Pascal Gannat, candidat FN dans la Sarthe. (JÉRÔME JADOT / FRANCEINFO)

Et ce ne sera pas la dernière, espère bien le candidat FN aux législatives, Pascal Gannat, ancien chef de cabinet de Jean-Marie Le Pen, patron d'une société de services financiers. Il envisage de venir distribuer à Thoiré-sur-Dinan une lettre de réponse au maire. "La séparation de l’Eglise et de l’Etat a eu lieu en 1905, ce n’est pas pour que le maire remplace le curé et fasse passer tout le monde à confesse à la sortie du bureau de vote. Je crois que ce maire devrait comprendre qu’il faut apporter des réponses et non des leçons de morale."  

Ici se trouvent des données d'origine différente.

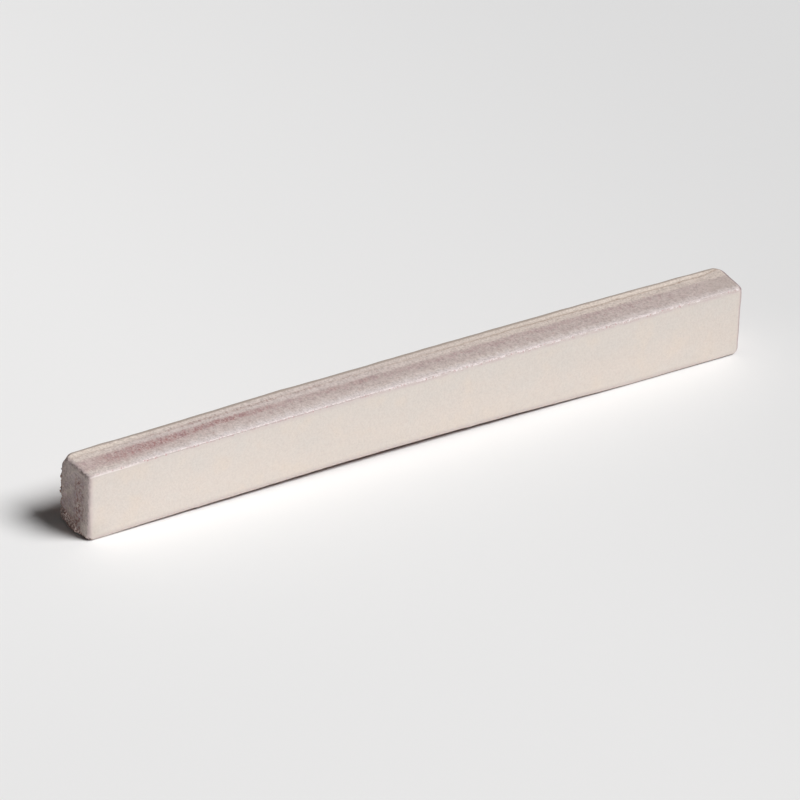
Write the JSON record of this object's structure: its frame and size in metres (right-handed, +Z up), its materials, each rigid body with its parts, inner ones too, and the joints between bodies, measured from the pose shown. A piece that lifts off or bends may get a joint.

100 voix qui résonnent plus fort que les autres 

Outre Pascal Gannat, au moins deux autres candidates, Pascale Fontenel-Personne pour La République en Marche et Béatrice Pavy-Morançais pour Les Républicains, ont l'intention de faire campagne à Thoiré-sur-Dinan où résident moins de 0,5% de la population de la circonscription, mais où 100 voix ont été entendues un peu plus fortement que les autres. "On a des citoyens qui sont désespérés et en colère… Et maintenant un maire qui est désespéré !, sourit Pascale Fontenel-Personne. Emmanuel Macron et ses candidats sont, eux, dans la réconciliation." "On a des personnes qui croient presque au Père Noël, estime de son côté Béatrice Pavy-Morançais. Qui pensent que Marine Le Pen au pouvoir, ou, si ce n’est pas elle, quelques députés à l’Assemblée nationale, viendront changer la bouche d’égoût qui fait du bruit. On est vraiment dans la contradiction."